Mason, an alumnus of Sheffield University who is closely associated with the Jeremy Corbyn era, joins the comedian Eddie Izzard, plus a local dentist, a Somali refugee, a former aid worker and several local councillors, in the race to replace Paul Blomfield, who is stepping down after 12 years as an MP.

Blomfield, who won a 27,273 majority in 2019, is expected to endorse Abtisam Mohamed, a councillor, lawyer and community organiser who moved to Sheffield from Yemen as a toddler in the 1980s when her father got a job in the local steel industry.

Sheffield insiders think that neither Mason nor Izzard have a chance of winning the nomination, noting that the city has a long history of choosing local candidates rather than outsiders. David Blunkett, who ran Sheffield city council before becoming Sheffield Brightside’s MP and ultimately home secretary, has endorsed Mohamed.

Jayne Dunn, another local councillor who has won the endorsements of the GMB and Aslef unions, is seen as Mohamed’s main rival. Dunn says she is “not a typical politician”; she was once a homeless single mother on benefits. She ran to be Labour’s candidate for the South Yorkshire mayoralty but lost to Oliver Coppard.

Labour’s national executive committee will decide on the longlist within the next week. Then, the executive of the constituency Labour party (CLP) will largely be in charge of the shortlist.

Izzard, who was a student at Sheffield University 40 years ago, has held a series of events around the city over the last week, drawing the attention of gender-critical feminists who oppose her identifying as a woman after becoming famous as a crossdressing man.

It has wrongly been claimed that Izzard is competing on an all-women shortlist. These can only be imposed when fewer than half of all Labour MPs are women, which is not currently the case. This is an open selection.
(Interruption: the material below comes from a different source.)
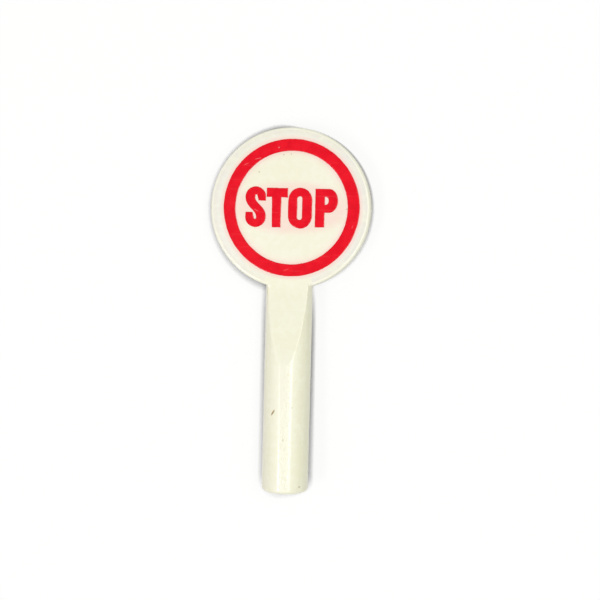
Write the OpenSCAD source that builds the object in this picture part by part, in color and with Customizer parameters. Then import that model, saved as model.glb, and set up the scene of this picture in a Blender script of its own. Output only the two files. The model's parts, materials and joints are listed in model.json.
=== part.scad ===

One local Labour insider said they did not think Izzard’s trans identity would have much bearing on whether she was selected, but they thought her chances of making the shortlist were low. “It’s just the fact she’s not done anything local and doesn’t know how to run in a selection. She could have moved here a year ago but she didn’t and people notice that kind of stuff,” they said.

Mason announced his candidacy on Monday. Despite his association with the left of the Labour party, on his website he says he was one of the first people to join Keir Starmer’s leadership campaign.

Others who have gone public with their candidacies for Sheffield Central are Rizwana Lala, a dentist; Abdi Suleiman, who came to Sheffield as a child refugee from Somalia and went on to be president of the Sheffield University students’ union; and Mike Buckley, a former aid worker.

Sheffield Central has about 2,000 members. Though Corbynites held influence during his reign, the CLP endorsed Starmer in the 2020 leadership election. Students are unusually influential in general elections in the constituency, after Blomfield spearheaded an initiative with the city’s universities that made it easier for students to be added to the electoral roll when they began their studies.

In 2019, the Conservatives came a distant second and the Greens third in Sheffield Central, which used to be a Lib Dem/Labour marginal. In 2010, Blomfield won a majority of just 165, but he leaves with Labour’s biggest majority in Yorkshire.